Gemma Jackson’s advice on how to effectively motivate your team

  • Don’t pre-judge on any reputation or any judgement that’s not your own – explain that you will make your own judgements
  • Work together to develop a shared language of core values and aims
  • Identify the golden nuggets of talent and good practice.
  • Talk to staff and find out their aims and their thoughts – be seen to put this into practice – develop each as an individual in terms of interests and skill levels
  • Set clear expectations so that the team knows how to succeed and how to impress
  • Set challenging expectations and praise good practice – recognise people’s hard work
  • Phase out “inequality” by establishing working practices based on clarity, consistency and communication
  • Always “talk up” the school and your team in public. Support staff publicly when they’re challenged – don’t be afraid to say that it’s not acceptable to treat a team member in a certain way.
  • Encourage progression – create development opportunities and make them accessible to all staff
  • Be challenging and forward-thinking – communicate the excitement of being on the move
  • Explain the destination and what the journey looks like – acknowledge the past and take positives from it and celebrate and challenge “in the moment” 

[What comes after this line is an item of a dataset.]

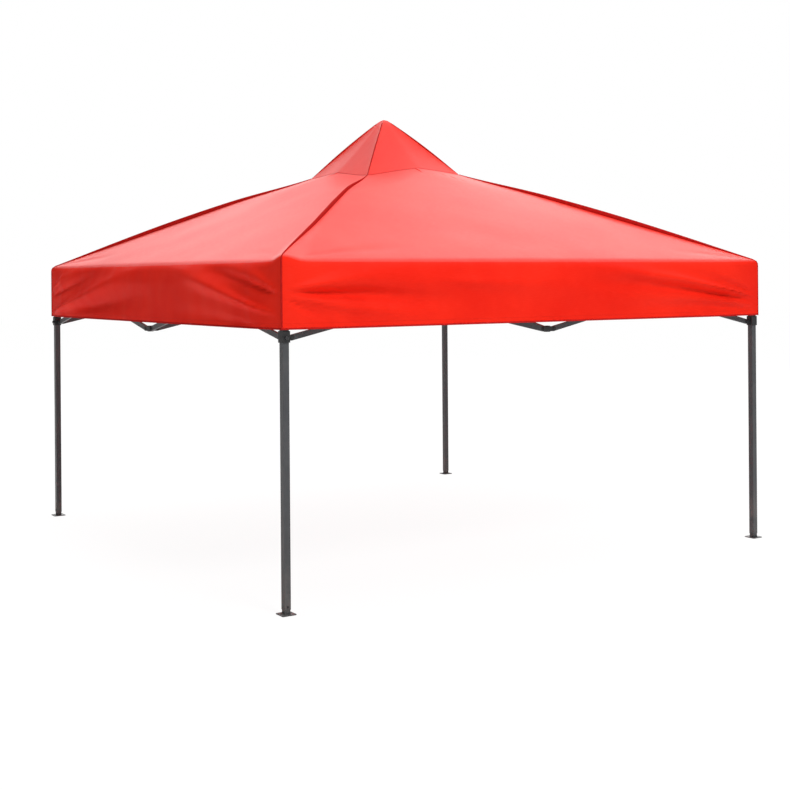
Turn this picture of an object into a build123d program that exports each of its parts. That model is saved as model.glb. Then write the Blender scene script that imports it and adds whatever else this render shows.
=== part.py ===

  • Open your door to all – encourage colleagues to share their concerns and their ideas
  • Be openly collaborative but equally be able to make and take responsibility for decision-making
  • Show determination and credibility so people have faith to come “with you”
  • Share your moral purpose and keep to it – explain the reasoning behind decisions
  • Keep people in the loop of developments
  • Trust people to do their job. Think the best of people, unless they prove otherwise. Then give them a chance to improve and develop within clear expectation frameworks
  • Nick Bannister is a freelance education writer.